0
votes

I am trying to implementing streaming based data transformation from one CloudSQL table to another CloudSQL table using Windowing method (UnBounded PCollections).

My dataflow package is completed with success. However it is not keep on running when new data comes to the first table.
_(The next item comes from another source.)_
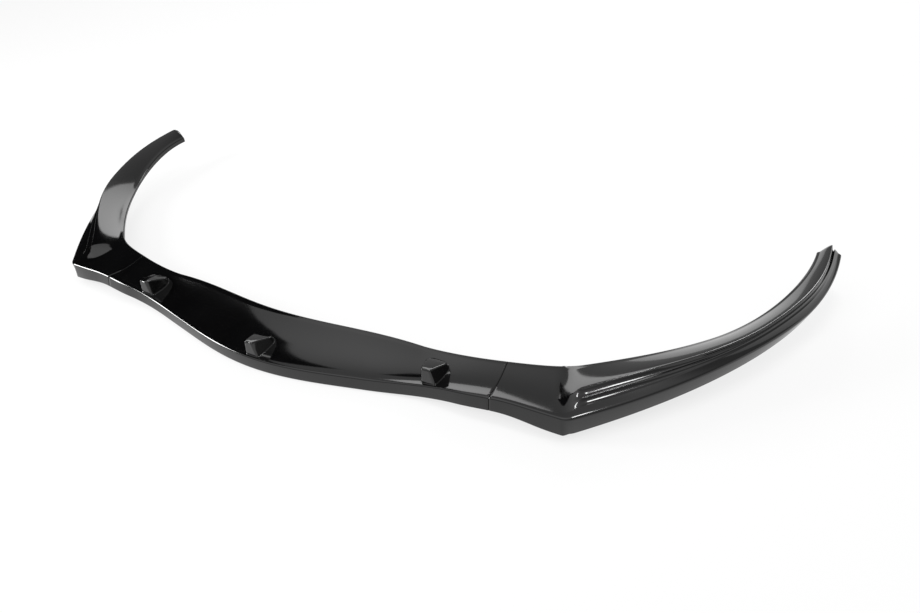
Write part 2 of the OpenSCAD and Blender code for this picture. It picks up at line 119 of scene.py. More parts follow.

Am I missed anything in code level in order to make it run streaming mode.

Run Command:

--project=<your project ID>  --stagingLocation=gs://<your staging bucket>
--runner=DataflowRunner  --streaming=true

Code Snippet:

PCollection<TableRow> tblRows = p.apply(JdbcIO.<TableRow>read()
.withDataSourceConfiguration(JdbcIO.DataSourceConfiguration.create(
        "org.postgresql.Driver", connectionString)
        .withUsername(<UserName>).withPassword(<PWD>))
.withQuery("select id,order_number from public.tableRead")
.withCoder(TableRowJsonCoder.of())
.withRowMapper(new JdbcIO.RowMapper<TableRow>() {
    public TableRow mapRow(ResultSet resultSet) throws Exception 
    {
        TableRow result = new TableRow();
        result.set("id", resultSet.getString("id"));
        result.set("order_number", resultSet.getString("order_number"));
        return result;
    }
})
);

PCollection<TableRow> tblWindow = tblRows.apply("window 1s", Window.into(FixedWindows.of(Duration.standardMinutes(5))));

PCollection<KV<Integer,TableRow>>  keyedTblWindow=  tblRows.apply("Process", ParDo.of(new DoFn<TableRow, KV<Integer,TableRow>>() 
{
@ProcessElement
public void processElement(ProcessContext c) {

    TableRow leftRow = c.element();
    c.output(KV.of(Integer.parseInt(leftRow.get("id").toString()), leftRow) );
}}));

PCollection<KV<Integer, Iterable<TableRow>>> groupedWindow = keyedTblWindow.apply(GroupByKey.<Integer, TableRow> create());

groupedWindow.apply(JdbcIO.<KV<Integer, Iterable<TableRow>>>write()
.withDataSourceConfiguration( DataSourceConfiguration.create("org.postgresql.Driver", connectionString)
        .withUsername(<UserName>).withPassword(<PWD>))
.withStatement("insert into streaming_testing(id,order_number) values(?, ?)")
.withPreparedStatementSetter(new JdbcIO.PreparedStatementSetter<KV<Integer, Iterable<TableRow>>>() {
    public void setParameters(KV<Integer, Iterable<TableRow>> element, PreparedStatement query)
            throws SQLException {
        Iterable<TableRow> rightRowsIterable = element.getValue();
        for (Iterator<TableRow> i = rightRowsIterable.iterator(); i.hasNext(); ) {
            TableRow mRow = (TableRow) i.next();
            query.setInt(1, Integer.parseInt(mRow.get("id").toString()));
            query.setInt(2, Integer.parseInt(mRow.get("order_number").toString()));
        }
    }
})
);
1

1 Answers

0
votes

JdbcIO just work on the snapshot of data produced at the time of execution and does not poll for changes. I suppose you have to build a custom ParDo to detect change in the database.